Robert Pirsig is famous for basically one book. So is Harper Lee. So even if you don't manage to reach saturation and feel imprisoned by your former passion, you can still contribute works of value to humanity as a whole.
The basic problem facing cartoonists is the crappy pay scale. A few -- very few -- might manage to hit syndication and licensing deals, as well as crossover productions, that bring them financial comfort and actual fame. If a cartoonist springs to your mind, and you're not a fan and student of the art, you are probably naming one of these few. There's not much middle class in the cartooning world. Even when there was, the ink-stained wretches did have to slave at the drawing board for workday hours. It was their job, just like the steel mill or the garment factory or the offices of IBM. So the whole free expression part of it was always a bit elusive. A cartoonist for a big newspaper or commercial art house lived as a king's favorite, with the threat of beheading always in the background.
My friend suffers from the additional burden of artistic standards. He has a masters degree in fine arts. He composes his panels with all of those principles in mind. His draftsmanship is depressingly precise and clean. He has mastered not only the traditional techniques of ink and paper, but the digital techniques now de rigeur in graphic design. That means investing in hardware and software and spending time to learn how to use it.

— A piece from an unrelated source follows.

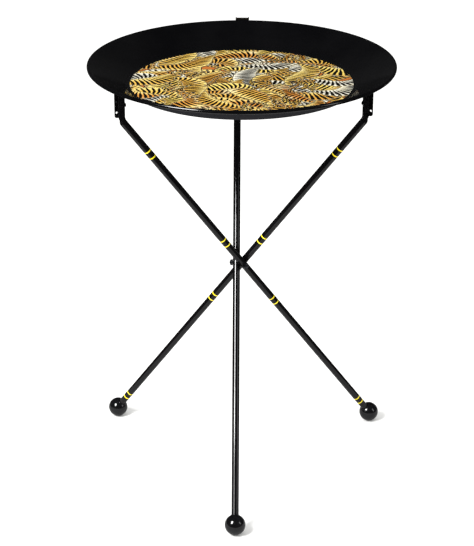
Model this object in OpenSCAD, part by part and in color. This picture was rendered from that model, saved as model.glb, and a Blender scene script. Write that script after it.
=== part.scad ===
// Round tray table: a pressed steel tray on a folding tripod of three crossed tubes.
// Millimetres. Z is up, the floor is Z = 0, and the origin is under the middle of the whole box.

/* [Tray] */
// Diameter of the tray over its rolled bead
tray_d = 450; // [380:5:540]
// Height of the top of the bead above the floor
tray_h = 650; // [540:5:780]
// Depth from the top of the bead down to the flat floor
dish_depth = 31; // [24:1:38]
// Width of the wall, from the flat floor out to the edge of the bead
wall_w = 60; // [50:1:70]
// Radius of the pressed corner between floor and wall
corner_r = 8; // [4:1:14]
// Thickness of the steel sheet
sheet_t = 1.2; // [0.8:0.1:1.5]
// Diameter of the rolled bead round the rim
bead_d = 5.6; // [4.8:0.2:7]

/* [Printed panel] */
// Margin of plain floor left round the printed panel
panel_margin = 2; // [1:0.5:8]
// Thickness of the print and its lacquer
panel_t = 0.3; // [0.2:0.1:0.8]

/* [Hanging tab] */
// Width of the tab behind the rim
tab_w = 21; // [14:1:30]
// Height of the tab above the bead
tab_rise = 4; // [3:0.5:8]
// Thickness of the tab
tab_t = 1.2; // [0.8:0.1:2]

/* [Legs] */
// Radius of the circle on which the ball feet stand
foot_r = 240; // [190:1:290]
// How far the bends sit inside the edge of the tray
bend_inset = 25.5; // [20:0.5:34]
// Length of the upright above each bend
upright_h = 40; // [34:1:48]
// Outside diameter of the leg tube
tube_d = 11; // [9:0.5:13]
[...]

Digital art and art editing make a piece of line art multiply useful because the digitized image can be copied and toned and colored in multiple different ways without having to be redrawn. The original can then be finished using traditional techniques and be available for gallery viewing or sale. I have not mastered any digital techniques. My old scanner might still work. The computer to which I had it hooked up is an old XP machine that I don't let out to play on the Internet anymore. My tentative attempts to use some software that a friend gave me didn't go well. And then concerns of daily life dragged me out of the studio because it wasn't my livelihood, so I couldn't shut the door and insist on finishing projects that never really coalesced anyway.
I used to really love sitting in a pool of light, working on a drawing with the smell of coffee and India ink mingling around me. I was dragged away from it so many times that being interrupted became the habit. Interruption is the enemy of flow. That's true no matter what you're doing. In every draft of my never-finished novel I would come back from any interruption with a disruptively different view of everything, whether the interruption was a single shift at the day job or months in the service of other people's needs. Eventually starting over becomes too painful because interruption seems inevitable. Why bother when the world has plenty of great creative stuff already made by people who managed to fight their way through the crap or got lucky and found a tunnel underneath it?
Writing does seem to survive interruption more easily than quality artistic rendering does. I don't find drawing easy, which is obvious from the stiff and overworked, yet still crude, look of my finished work. But thoughts in words can be scribbled and then typed, connected and reconnected like mechanical parts to make little vehicles for the mind. Readers can hop on or in them. Maybe when time permits, more elaborate, rooted edifices can be built: mind palaces rather than bikes and scooters and little camper trailers.
I will never give up the hope of enjoying what I do for a living. If it does not reward you in some way other than financially, it probably isn't a very good thing to be doing in the first place.